U.S. Sen. Michael Bennet is calling on the Interior Department to get moving on reforming the bonding requirements for oil and gas operators on public lands to help ensure the costs of plugging old wells and cleaning up associated well sites don’t have to be covered by taxpayers.

The Interior Department in a 2021 review of the Bureau of Land Management oil and gas leasing program had identified in part a need for bonding reforms, but has yet to take action on such reforms. In June, the White House released a regulatory agenda being considered by federal agencies that included bonding reforms among other Interior oil and gas program revisions, but no bonding-reform proposal has been forthcoming yet.

In a letter to Interior Secretary Deb Haaland, Bennet called on her to move forward on rulemaking to “address inadequacies in the federal oil and gas system as was included” in the regulatory agenda.

“By taking steps to fix this broken system, we will help ensure that companies ─ not taxpayers – bear the costs for cleaning up drilling sites, while ensuring responsible stewardship of our federal lands,” Bennet wrote.

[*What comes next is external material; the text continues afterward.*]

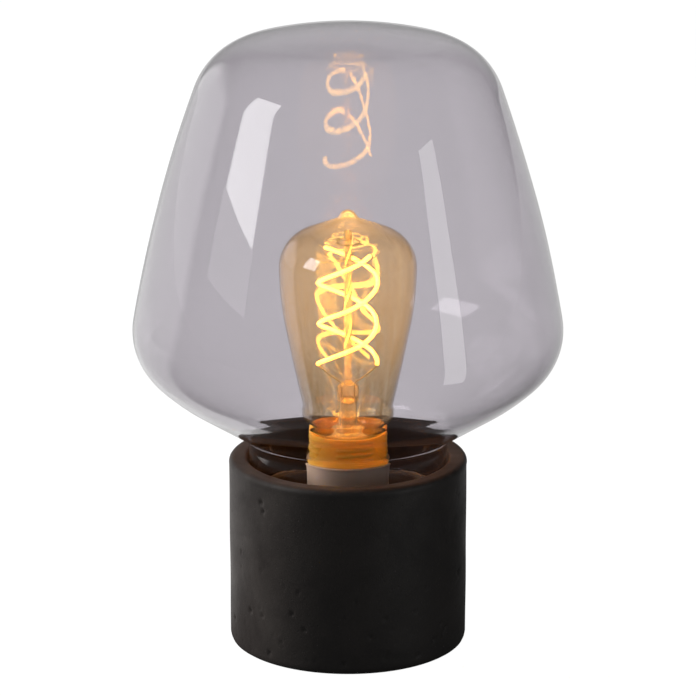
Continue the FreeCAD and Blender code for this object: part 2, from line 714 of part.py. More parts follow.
def build(doc):
    """Every piece of the lamp."""
    upper_washer_low = "floor_top"
    lower_washer_low = "floor_bottom - washer_thick"
    return [
        concrete_base(doc), base_pad(doc), cable_bushing(doc), shade_seat_ring(doc), glass_shade(doc),
        nipple(doc), washer(doc, "floor_washer", lower_washer_low),
        nut(doc, "floor_nut", lower_washer_low + " - nut_height"),
        washer(doc, "upper_washer", upper_washer_low),
        nut(doc, "upper_nut", upper_washer_low + " + washer_thick"), spacer_tube(doc),
        holder_cap(doc), cap_lock_screw(doc), holder_sleeve(doc), contact_block(doc),
        centre_contact(doc), side_contact(doc), terminal_clamps(doc), terminal_screws(doc),
        screw_shell(doc), bulb_cap(doc), bulb_insulator(doc), bulb_contact(doc), bulb_glass(doc),
        bulb_stem(doc), filament(doc), lead_wires(doc), filament_support(doc), driver_board(doc)]


def check(doc, pieces):
    """Stop before anything is written if an object failed or a shape is not sound."""
    for item in doc.Objects:
        if "Invalid" in item.State or "Error" in item.State:
            raise RuntimeError("%s: %s" % (item.Label, item.State))
    for piece in pieces:
        if piece.Shape.isNull() or not piece.Shape.isValid() or piece.Shape.Volume <= 0:
            raise RuntimeError(piece.Label + " has no sound shape")


def main():
    """Build the document and write one STEP file per piece."""
    doc = FreeCAD.newDocument("table_lamp")
    make_sheet(doc)
    pieces = build(doc)
    doc.recompute()
    check(doc, pieces)
    os.makedirs(PARTS_FOLDER, exist_ok=True)
    for piece in pieces:
        piece.Shape.exportStep(os.path.join(PARTS_FOLDER, piece.Label + ".step"))
        box = piece.Shape.BoundBox
        print("%-18s solids %d  volume %9.1f  z %.2f to %.2f  x %.2f to %.2f" % (
            piece.Label, len(piece.Shape.Solids), piece.Shape.Volume,
            box.ZMin, box.ZMax, box.XMin, box.XMax))


main()
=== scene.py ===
import math

import bpy
import numpy as np
from bpy.props import (BoolProperty, FloatProperty, FloatVectorProperty, IntProperty,
                       PointerProperty)
from bpy.types import Operator, Panel, PropertyGroup
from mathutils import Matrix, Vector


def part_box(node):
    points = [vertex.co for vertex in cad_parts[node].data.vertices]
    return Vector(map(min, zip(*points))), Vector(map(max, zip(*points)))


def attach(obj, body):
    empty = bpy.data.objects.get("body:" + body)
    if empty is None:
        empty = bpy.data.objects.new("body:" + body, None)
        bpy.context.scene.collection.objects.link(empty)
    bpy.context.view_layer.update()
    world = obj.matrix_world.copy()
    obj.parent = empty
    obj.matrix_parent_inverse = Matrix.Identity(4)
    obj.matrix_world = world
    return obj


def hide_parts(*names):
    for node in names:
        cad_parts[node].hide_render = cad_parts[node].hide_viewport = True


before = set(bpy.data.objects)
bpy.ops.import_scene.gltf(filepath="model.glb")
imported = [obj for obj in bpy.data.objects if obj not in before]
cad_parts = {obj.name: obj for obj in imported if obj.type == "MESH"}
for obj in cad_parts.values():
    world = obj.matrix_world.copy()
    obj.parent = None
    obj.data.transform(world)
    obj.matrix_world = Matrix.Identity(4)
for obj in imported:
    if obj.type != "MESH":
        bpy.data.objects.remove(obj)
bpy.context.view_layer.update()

bl_info = {
    "name": "Glass Shade Table Lamp",
    "version": (1, 0, 0),
    "blender": (4, 5, 0),
    "location": "3D View > Sidebar > Table Lamp",
    "description": "Finished pieces for a table lamp with a closed glass shade in a concrete cup",
    "category": "Add Mesh",
}

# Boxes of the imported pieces, lowest and highest corner in metres
SHADE_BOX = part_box("glass_shade")
BULB_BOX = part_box("bulb_glass")
CUP_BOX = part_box("concrete_base")
SLEEVE_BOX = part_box("holder_sleeve")

TAU = 2 * math.pi
UP = np.array([0.0, 0.0, 1.0])
# Direction of the middle of the studio's white sweep, and the shares along it where it comes up
SWEEP = (-0.766, 0.643, 0.0)
SWEEP_EDGE = (0.85, 0.91)
# Brightness, in reflections, of the surroundings where nothing stands
DIM = 0.03
# Heights on the bulb where its streaks fade out, its painted glow sets in and the crown's brighter painted
# glow rises
STREAK_FADE = (0.185, 0.120)
LUSTRE_GLOW_RISE = (0.120, 0.150)
CROWN_GLOW_RISE = (0.1975, 0.2045)
# Height where the lampholder's thin threaded mouth begins, and the bulb's painted light on it with it
MOUTH_HEIGHT = 0.0905


# ---------------------------------------------------------------- sizes and colours

class ShadeSizes(PropertyGroup):
    wall: FloatProperty(name="Wall", description="Thickness of the shade's glass",
                        default=0.0015, unit="LENGTH")
    neck_radius: FloatProperty(name="Neck radius", description="Outer radius of the straight neck",
                               default=0.0467, unit="LENGTH")
    belly_radius: FloatProperty(name="Belly radius", description="Radius where the belly meets the side",
                                default=0.0997, unit="LENGTH")
    ripple: FloatProperty(name="Ripple", description="Height of the slow waves in the blown wall",
                          default=0.00012, unit="LENGTH")
    around: IntProperty(name="Facets around", description="Faces round the shade", default=256)
    tint: FloatVectorProperty(name="Smoke tint", description="Light that one wall lets through",
                              default=(0.708, 0.685, 0.713), subtype="COLOR", size=3)


class BulbSizes(PropertyGroup):
    wall: FloatProperty(name="Wall", description="Thickness of the bulb's glass",
                        default=0.0009, unit="LENGTH")
    around: IntProperty(name="Facets around", description="Faces round the bulb", default=160)
    amber: FloatVectorProperty(name="Amber tint", description="Light that the lustred glass lets through",
                               default=(1.0, 0.93, 0.78), subtype="COLOR", size=3)
    spiral_radius: FloatProperty(name="Spiral radius", description="Radius of the filament's winding",
                                 default=0.0136, unit="LENGTH")
    spiral_pitch: FloatProperty(name="Spiral pitch", description="Rise of the winding in one turn",
                                default=0.039, unit="LENGTH")
    spiral_low: FloatProperty(name="Spiral start", description="Height of the winding's lower ends",
                              default=0.1346, unit="LENGTH")
    spiral_run: FloatProperty(name="Spiral rise", description="Height from the lower to the upper ends",
                              default=0.054, unit="LENGTH")
    strand_radius: FloatProperty(name="Strand radius", description="Radius of the lit strand",
                                 default=0.0009, unit="LENGTH")
    glow: FloatVectorProperty(name="Glow colour", description="Colour of the lit strand",
                              default=(1.0, 0.55, 0.06), subtype="COLOR", size=3)
    power: FloatProperty(name="Glow strength", description="Brightness of the lit strand", default=14.0)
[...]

A 2019 Government Accountability Office report found that federal bonds don’t provide adequate financial assurance because most are set at minimum levels and haven’t been adjusted for inflation since the 1950s and 1960s. The BLM’s minimum requirements are $10,000 per individual lease, or alternatively $25,000 for a blanket, statewide bond or $150,000 for a nationwide one. Legislation that Bennet continues to pursue would require a minimum bond or other financial assurance of $150,000 per lease or $500,000 for a statewide bond.

Earlier this year, the Colorado Oil and Gas Conservation Commission adopted new rules that require far stricter financial assurance requirements than are required by the BLM. For now, companies are exempted from the more stringent state rules in cases where they already have provided federal financial assurance for the same well, oil and gas location or facility. That exemption will continue until no later than 90 days after the effective date of any BLM rule updating the federal bonding requirements, or no later than Oct. 15 of next year, whichever comes first.

After that, state oil and gas regulators will determine in the case of individual companies if the financial assurance required by the federal government is substantially equivalent to the state requirement, and if not, what additional, non-duplicative financial assurance should be required by the state.

Bonding requirements are intended to help ensure that money is available for dealing with old wells and sites in cases such as their corporate owners becoming defunct and leaving the facilities “orphaned.”

“(T)he challenge that dangerous orphaned wells pose on our federal lands in Colorado and across the West demands immediate action across the government,” Bennet said in the letter. “… These wells release harmful pollution affecting our water and air, pose a hazard to fish and wildlife, and can impair other uses of public lands such as recreation.”

Methane is a potent greenhouse gas, and Bennet told Haaland that methane pollution from abandoned oil and gas wells is the 10th-largest source of human-caused methane emissions in the country. He said the BLM currently holds bonds that are worth just over $2,000 per well, though the cost to plug and reclaim a modern well can exceed $300,000 on average.

The Bipartisan Infrastructure Law includes $4.7 billion for plugging wells and reclaiming well sites. Bennet had been pushing for such funding and wrote to Haaland that Interior’s distribution of funds to states including Colorado to clean up wells is a critical step forward. But he said that “to prevent this crisis from persisting and growing, we must address the underlying problem of outdated federal bonding rates to ensure that taxpayers do not continue to bear the costs of cleaning up wells drilled on federal lands.”

An Interior spokesman on Tuesday declined to comment on Bennet’s letter.

Groups such as the local Western Colorado Alliance, the Wilderness Society, Taxpayers for Common Sense and the National Wildlife Federation also are calling for federal bonding reform and support Bennet’s request to Haaland.

Interior “can and must increase bonding requirements through rulemaking to ensure that companies who drill on our public lands post – upfront – all of the money that is forecast for eventual clean-up,” Barbara Vasquez with the Western Colorado Alliance said in a news release from Bennet’s office.